Evaluating the Systematic Reasoning Abilities of Large Language Models through Graph Coloring
Alex Heyman, Joel Zylberberg
TL;DR
This study uses graph $k$-coloring as a controlled benchmark to probe the systematic reasoning capabilities of large language models (LLMs) and large reasoning models (LRMs). It benchmarks six models across five small-graph problem sets ($4 \le n \le 8$, $2 \le k \le 4$) and four semantic frames, incorporating difficulty metrics like greedy score $g$ and uncolorability types to assess problem hardness. Results show standard LLMs struggle with even simple instances (often $>60\%$ error in harder cases), while LRMs substantially reduce errors but do not reach perfect accuracy, particularly as problems demand more extensive possibility-space exploration.

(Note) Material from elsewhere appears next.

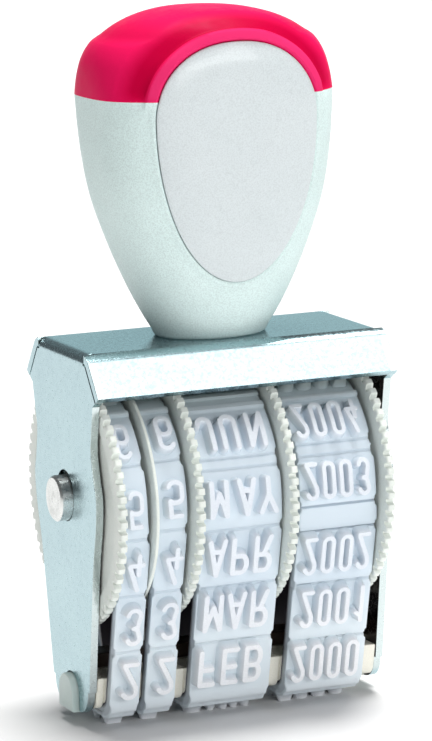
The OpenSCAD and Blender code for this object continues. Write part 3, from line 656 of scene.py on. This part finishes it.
def bandPiece(node, plan):
    low, high = nodeBox(node)

    def onDrum(x, s):
        # The band is pulled a little narrower where it is stretched over the drum, towards its left edge
        near = (fromMiddle(s) - straightEnd + loopPlan["narrowBefore"]) / loopPlan["narrowLength"]
        return low[0] + (x - low[0]) * (1 - plan["narrow"] * smoothStep(near))

    middle, half = (low[0] + high[0]) / 2, (high[0] - low[0]) / 2
    s = bandSamples(plan)
    # A groove is 1 - smoothStep of the distance from its line, and the side is drawn in over a wider stretch
    rise, pull = np.full(len(s), loopPlan["field"]), np.zeros(len(s))
    for place, depth, width in plan["grooves"]:
        away = np.abs(s - place)
        rise -= depth * (1 - smoothStep((away - 0.25 * width) / width))
        pull = np.maximum(pull, 1 - smoothStep((away - 0.35) / 0.25))
    for place, height, width in plan["bars"]:
        rise += height * (1 - smoothStep((np.abs(s - place) - width / 2) / loopPlan["barEdge"]))
    rise = np.maximum(rise, loopPlan["leastField"])
    cornerMiddle = (cornerY + cornerEnd) / 2
    rise += loopPlan["cornerBump"] * np.exp(-((np.abs(s) - cornerMiddle) / loopPlan["cornerSpan"]) ** 2)
    base, top = loopPlan["base"], loopPlan["base"] + rise
    inner, outer = half - loopPlan["sideInset"], half - loopPlan["notch"] * pull
    step = np.minimum(base + 0.05, top - 0.05)
    # The right side from the inner loop to the middle of the field, as (out from the middle, out from the loop)
    side = [(inner, 0), (inner, step - 0.12), (outer, step), (outer, top - 0.16), (outer - 0.04, top - 0.05),
            (outer - 0.14, top), (outer - 0.4, top), (outer * 0.5, top), (0, top)]
    columns = [(-a, b) for a, b in side] + side[-2::-1] + [(0, 0)]
    ones = np.ones(len(s))
    x, t = (np.stack([k * ones for k in part], 1) for part in zip(*columns))
    y, z = loopPoint(s[:, None], t)
    points = np.stack([onDrum(middle + x, s[:, None]), y, z], -1)
    parts = [patch(points, True, True)]
    for label, place, squeeze in plan["rows"]:
        # The row that prints is worn broader
        worn = place == loopPlan["printPlace"]
        draft, stroke = plan["draft"] + 0.2 * worn, plan["stroke"] * (1 + 0.3 * worn)
        nudge = plan["nudges"].get(place, [0] * len(label))
        for k, character in enumerate(label):
            key = (character, plan["letterWidth"], loopPlan["letterHeight"], stroke, loopPlan["type"], draft)
            if key not in glyphStore:
                glyphStore[key] = raisedGlyph(*key)
            layers, faces = glyphStore[key]
            glyphS = place + layers[:, 1] * squeeze
            across = middle + nudge[k] + (k - (len(label) - 1) / 2) * plan["pitch"] + layers[:, 0]
            y, z = loopPoint(glyphS, base + loopPlan["field"] + layers[:, 2])
            parts.append((np.stack([onDrum(across, glyphS), y, z], -1), faces))
    return parts


def depthOf(points):
    # How far a place lies outside the bands' inner loop, in mm. The cases are the level run, the arc at the shoe,
    # the straight lean and the arc round the drum, told apart by the place along the lean.
    y, z = np.abs(points[:, 1]), points[:, 2]
    dy, dz = y - cornerY, z - cornerZ
    along = dy * math.sin(lean) + dz * math.cos(lean)
    return np.select(
        [(dy < 0) & (dz < 0), along < 0, along < straightEnd - cornerEnd],
        [loopLow - z, np.hypot(dy, dz) - cornerRadius, dy * math.cos(lean) - dz * math.sin(lean) - cornerRadius],
        np.hypot(y, z - axleZ) - drumRadius)


def writeValues(piece, name, rule):
    # Keeps rule(points in mm) as an attribute of the piece's mesh
    mesh = piece.data
    points = np.empty(len(mesh.vertices) * 3)
    mesh.vertices.foreach_get("co", points)
    values = rule(points.reshape(-1, 3) / mm)
    mesh.attributes.new(name, "FLOAT", "POINT").data.foreach_set("value", values.astype(np.float32))


def bandRows(labels, front, top):
    # The first label prints. The next ones go up the front, one lies on top, and the rest come down the back.
    # Round the drum a character's foot is shorter along the inner loop than its face.
    places = [loopPlan["printPlace"]] + [-place for place in front] + [top, 35.6, 28.4, 21.1, 13.8, 6.5]
    return [(label, place, 0.74 if abs(place) > straightEnd else 1.0) for label, place in zip(labels, places)]


def frontGrooves(*places, depth=0.16, width=0.17):
    return [(-place, depth, width) for place in places]


backGrooves = [(place, 0.26, 0.14) for place in (3.9, 10.2, 17.5, 24.8, 32.0, 39.2)]
months = ["JAN", "FEB", "MAR", "APR", "MAY", "JUN", "JUL", "AUG", "SEP", "OCT", "NOV", "DEC"]
years = ["i999"] + [str(2000 + k) for k in range(11)]
dayLabels = list("i23456789012")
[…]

The findings highlight meaningful framing effects, substantial progress in LLM reasoning but persistent reliability limits, and significant computational costs, underscoring the need for architectural and training innovations alongside robust benchmarking to guide future AI development.
Abstract
Contemporary large language models are powerful problem-solving tools, but they exhibit weaknesses in their reasoning abilities which ongoing research seeks to mitigate. We investigate graph coloring as a means of evaluating an LLM's capacities for systematic step-by-step reasoning and possibility space exploration, as well as effects of semantic problem framing. We test Claude 3.5 Sonnet, Llama 3.1 405B, Gemini 1.5 Pro, GPT-4o, o1-mini, and DeepSeek-R1 on a dataset of $k$-coloring problems with $2 \leq k \leq 4$ and vertex count $4 \leq n \leq 8$, using partial algorithmic solvers to further categorize problems by difficulty. In addition to substantial but varying framing effects, we find that all models except o1-mini and R1 exhibit $>60\%$ error rates on difficult problem types in all frames ($>15\%$ for o1-mini and $>10\%$ for R1), and no model achieves perfect accuracy even in the simple domain of 2-coloring 4-vertex graphs. Our results highlight both the considerable recent progress in LLM systematic reasoning and the limits of its reliability, especially in relation to increasing computational costs. We expect that more complex graph coloring problems, and procedural generation of arbitrary-complexity reasoning problems more broadly, offer further untapped potential for LLM benchmarking.